Pennsylvania also had a stop in counting along with a big batch of votes going to Biden in the middle of the night and then a gradual shift of the returned votes towards Biden until 3 days later when he was declared the winner.
It is certainly interesting that as soon as Pennsylvania stopped counting (at around 78% of the votes), the remaining votes shifted progressively in Biden’s favor similar to Georgia. From 45% to 50.5%. I am not sure how this can be explained naturally.
While these charts don’t prove that any fraud occurred, the fact that all four states exhibit similar anomalies is somewhat suspicious. All four states:
Stopped counting votes on the night of the election
Had mysterious surges of new votes mostly for Biden that were added in the middle of the night
Had shifts in the percentage of votes being counted towards Biden after the election and after 90% or more of the votes had already been counted
These were also the last four states to be called. The media warned us for months leading up to the election that this was the likely scenario (for Trump to win on election night, but for Biden to win after all the votes were counted). This hypothesis seems possible, but it does not explain why the later batches shifted more in Biden’s favor as time went on. If the mail-in ballots counted post-election were mostly for Biden he would have received over 50% of counted votes in these batches, but that was not the case in these four states until after the counting was stopped.
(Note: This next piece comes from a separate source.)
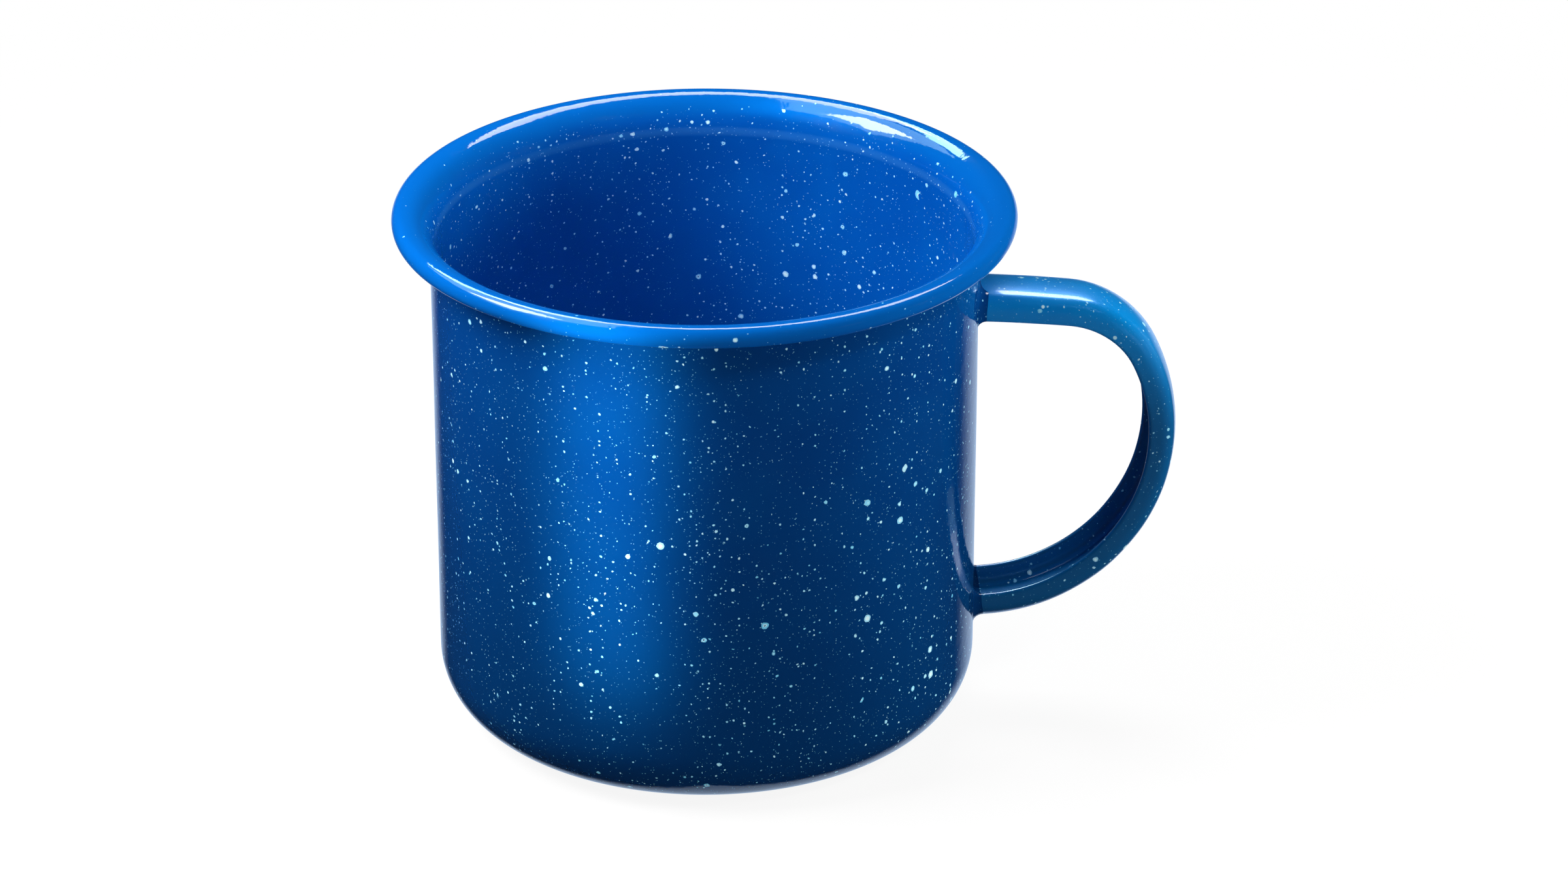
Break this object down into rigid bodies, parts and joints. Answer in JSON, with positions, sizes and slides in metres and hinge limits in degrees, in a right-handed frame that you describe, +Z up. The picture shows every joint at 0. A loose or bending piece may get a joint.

This is suspicious to me.
Since mail-in ballots tend to randomized/shuffled with regards to the order they are received, it would make sense that the percentage of votes for one candidate should stay relatively constant over time which does not appear to be the case here.
The odds of all four states exhibiting similar strange behaviors and shifts in how many votes were counted for Biden over time seem improbable if this was not somehow coordinated.